Pienso entonces con horror en todos aquellos para los que ese estado, para mí tan fugitivo, es constante. Ésos son los más imposibles de socorrer (pues existen) y sólo a sí mismo deben la atroz imposibilidad de ser felices.

17 de septiembre

Llega un momento en la vida —y creo que ese momento llega fatalmente por poco que uno viva lo bastante— en el que las cosas que uno había despreciado en su juventud se vengan, del mismo modo que se ve en la tragedia griega a Afrodita o Dionisos vengarse de los desdenes de Hipólito o de Penteo.

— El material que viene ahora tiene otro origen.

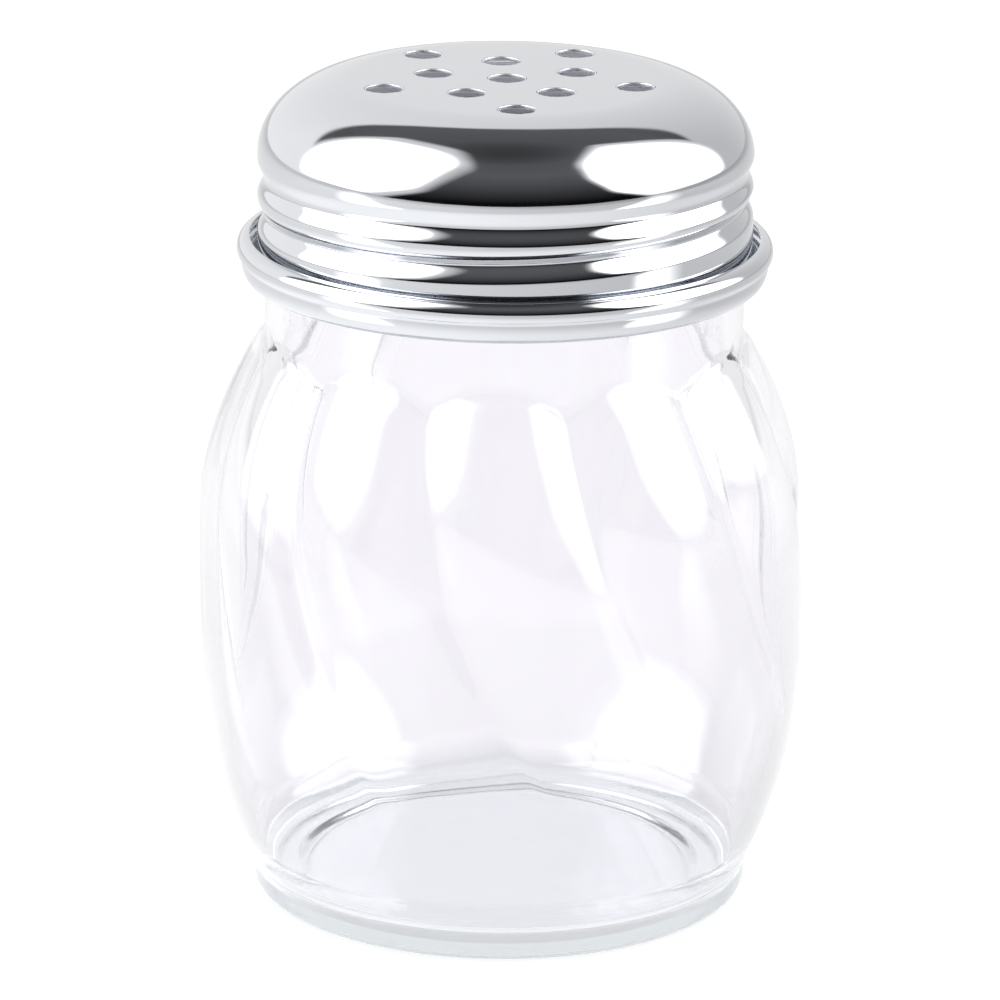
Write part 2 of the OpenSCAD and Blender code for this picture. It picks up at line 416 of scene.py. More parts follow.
# and draws in to the mouth's opening over this height inside the lid
BORE_BLEND_H = 5 * MM


def crest_radius(s, z):
    """Radius over the lobes' crests at height z: a straight belly that draws in by parabolas."""
    down = np.clip((s.heel_h + s.foot_h - z) / s.foot_h, 0, None)
    up = np.clip((z - s.shoulder_z + s.shoulder_h) / s.shoulder_h, 0, None)
    to_foot = (s.belly_r - s.foot_r) * down**2
    to_shoulder = (s.belly_r - s.shoulder_r) * up**2
    return s.belly_r - np.maximum(to_foot, to_shoulder)


def way_down(s, z):
    """Share of the way down from the shoulder to the heel at height z, from 0 to 1."""
    return np.clip((s.shoulder_z - z) / (s.shoulder_z - s.heel_h), 0, 1)


def valley_depth(s, z):
    """Depth of the valleys at height z: full under the shoulder, then fading by a smooth step."""
    return s.lobe_depth * (1 - smooth((way_down(s, z) - s.lobe_full_share) / s.lobe_fade_share))


def swirl_bearing(s, z):
    """Bearing of the swirl's first valley at height z: a power of the way down."""
    return s.swirl_bearing + s.swirl_turn * way_down(s, z) ** s.swirl_power


def lobed_radius(s, across, z):
    """Radius of the body at a place across a lobe (0 on the crest, 1 in a valley) and a height.

    The crest's radius less the depth times the square of the place across, with the valley's
    bottom rounded. A smooth step over the shoulder's rounding takes the body into the neck.
    """
    beside = np.sqrt((1 - np.abs(across)) ** 2 + s.valley_share**2)
    body = crest_radius(s, z) - valley_depth(s, z) * np.clip(1 - beside, 0, None) ** 2
    body = np.maximum(body, s.neck_r)
    end = smooth((z - s.shoulder_z) / s.shoulder_round)
    return body * (1 - end) + s.neck_r * end


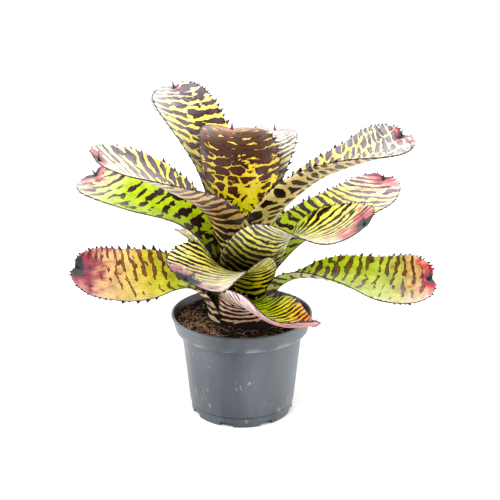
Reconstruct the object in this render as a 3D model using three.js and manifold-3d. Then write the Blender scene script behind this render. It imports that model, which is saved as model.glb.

Sí, pago hoy mis negaciones de antaño, de ese largo período en que me parecía indigno de verdadera atención todo aquello que sabía transitorio y de la incumbencia de la política, de la historia. La influencia de Mallarmé me empujaba a hacerlo. Yo la sufría sin darme cuenta, pues no hacía sino fomentar una tendencia que había ya en mí y yo no sabía bien aún, entonces, hasta qué punto conviene desconfiar de lo que a uno le halaga y que lo único que a uno le educa realmente es lo que le lleva la contraria.